During the Howard period, it has led Government ministers to respond as
if they were Board members of Australia Inc. Alistair Mant (2004)
reminds us that ‘The French have a wonderfully dismissive term for
government ministers of limited capacity who conduct great offices of
state as if they were suburban service stations. The term is
"garagiste".’

There are alternatives
Australians do
not have to proceed down the path that the neo-liberals want to lead
us. We don’t have to become blind to the issues and possibilities that
the twenty first century presents. There are many creative and humane
ways to construct social policy which might lead us to reinvigorate the
more universal policies of the Australian welfare state (BIGA and BIEN
websites). We cannot afford the massive economic and social losses
which mass unemployment and precarious employment create.
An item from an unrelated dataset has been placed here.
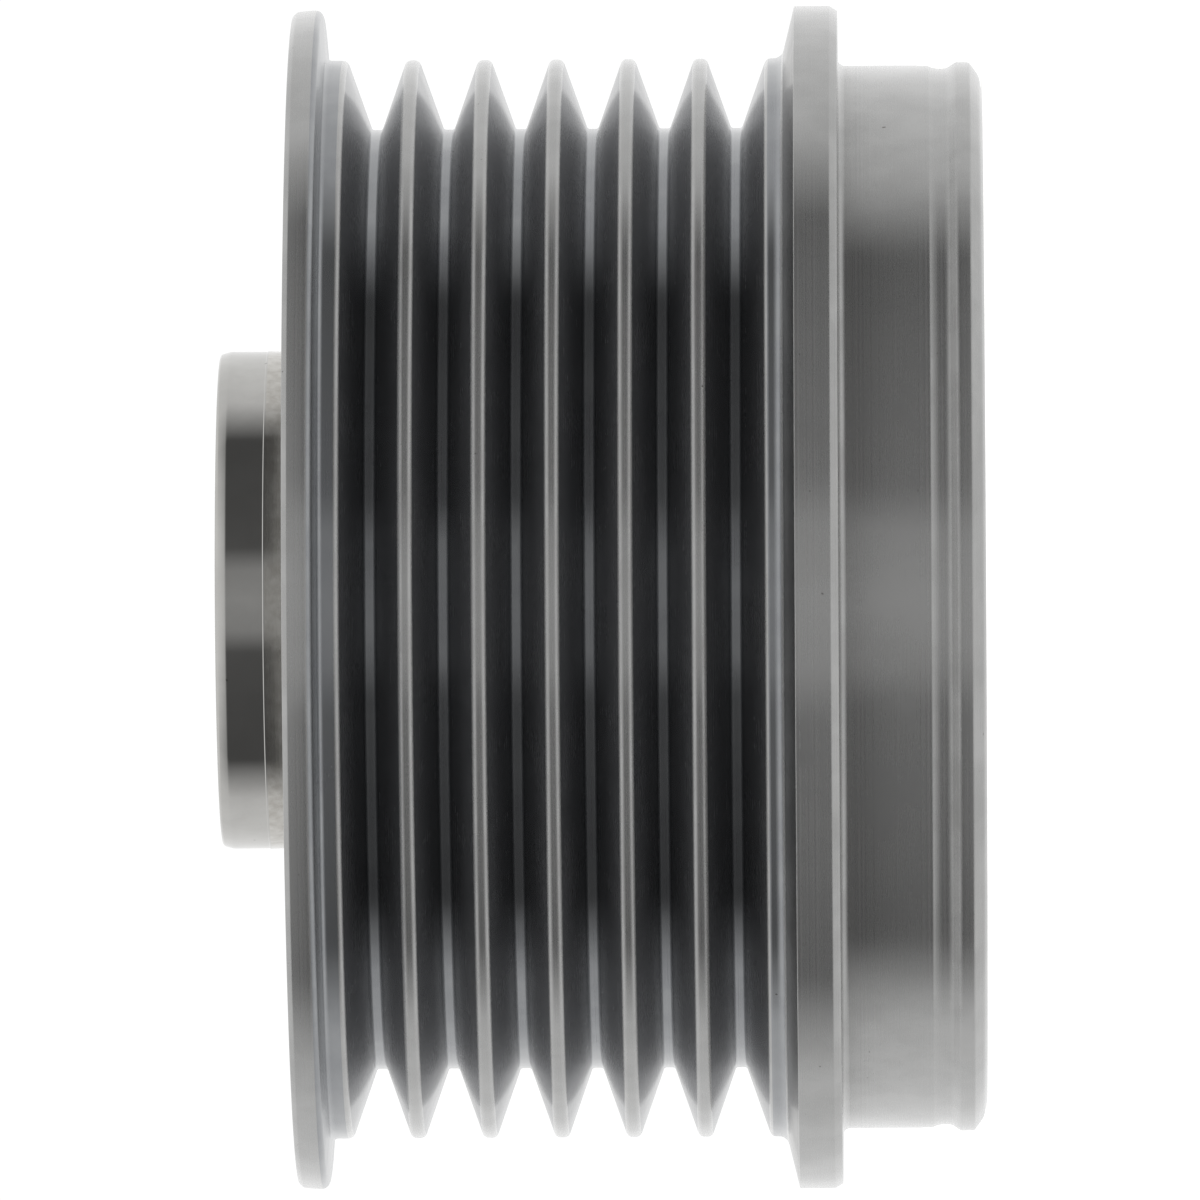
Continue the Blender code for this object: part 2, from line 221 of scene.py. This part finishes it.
def draw_section(name, corners):
    """A closed outline beside the axis: one point extruded from corner to corner, after which
    each corner given with a rounding and its number of steps is rounded off."""
    bpy.ops.object.select_all(action="DESELECT")
    bpy.ops.mesh.primitive_plane_add(size=mm)
    piece = bpy.context.active_object
    piece.name = piece.data.name = name
    bpy.ops.object.mode_set(mode="EDIT")
    bpy.ops.mesh.select_all(action="SELECT")
    bpy.ops.mesh.merge(type="CENTER")
    spots = [Vector((corner[0], 0, corner[1])) * mm for corner in corners]
    bpy.ops.transform.translate(value=spots[0])
    for last, spot in zip(spots, spots[1:]):
        bpy.ops.mesh.extrude_vertices_move(TRANSFORM_OT_translate={"value": spot - last})
    ends = (spots[0], spots[-1])
    pick(piece, lambda co: min((co - end).length for end in ends) < same_place)
    bpy.ops.mesh.edge_face_add()
    for index, corner in enumerate(corners):
        if len(corner) == 2:
            continue
        spot = spots[index]
        before = (spot - spots[index - 1]).normalized()
        after = (spots[(index + 1) % len(spots)] - spot).normalized()
        slide = corner[2] * mm * tan(before.angle(after) / 2)
        pick(piece, lambda co: (co - spot).length < same_place)
        bpy.ops.mesh.bevel(offset_type="OFFSET", offset=slide, segments=corner[3], profile=0.5,
                           affect="VERTICES", clamp_overlap=False)
    return piece


def turn_round(piece, steps):
    """Spins the outline once round the axis, as on a lathe, and closes the seam."""
    bpy.ops.mesh.select_all(action="SELECT")
    bpy.ops.mesh.spin(steps=steps, angle=2 * pi, center=(0, 0, 0), axis=(0, 0, 1))
    bpy.ops.mesh.select_all(action="SELECT")
    bpy.ops.mesh.remove_doubles(threshold=same_place)
    bpy.ops.mesh.normals_make_consistent(inside=False)


def finish_shading(piece, sharp=30):
    """Leaves edit mode; edges turn smooth below the angle, and flat lands stay truly flat."""
    bpy.ops.object.mode_set(mode="OBJECT")
    bpy.ops.object.select_all(action="DESELECT")
    piece.select_set(True)
    bpy.context.view_layer.objects.active = piece
    bpy.ops.object.shade_smooth_by_angle(angle=radians(sharp))
    weighted = piece.modifiers.new("flat_lands", "WEIGHTED_NORMAL")
    weighted.keep_sharp = True
    bpy.ops.object.modifier_apply(modifier=weighted.name)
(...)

Above all, we
need to look beyond the twenty second sound-bites which pass for social
policy analysis nowadays and search for realistic explanations of and
solutions to social difficulties.

If Mark Latham had sought a
more elaborate understanding of the lives of those who work in
industries where jobs, rather than the products, are being exported and
had he been willing to look seriously at the complexity of situations
facing unemployed people, then he might have gained a fuller
appreciation of the fact that his ‘learn or earn’ option would
constrain rather than assist many people wanting secure, socially
meaningful employment or appropriate training.

The game
of life involves more than a relentless climbing of some ladder of
opportunity like a breathless aspirational voter from a suburban
marginal seat. Such aspirational voters are, as Clive Hamilton (2004)
reminds us, a close cousin to middle-class whingers. Whether in or out
of work, most Australians find that the real game of life they are playing includes both snakes and ladders.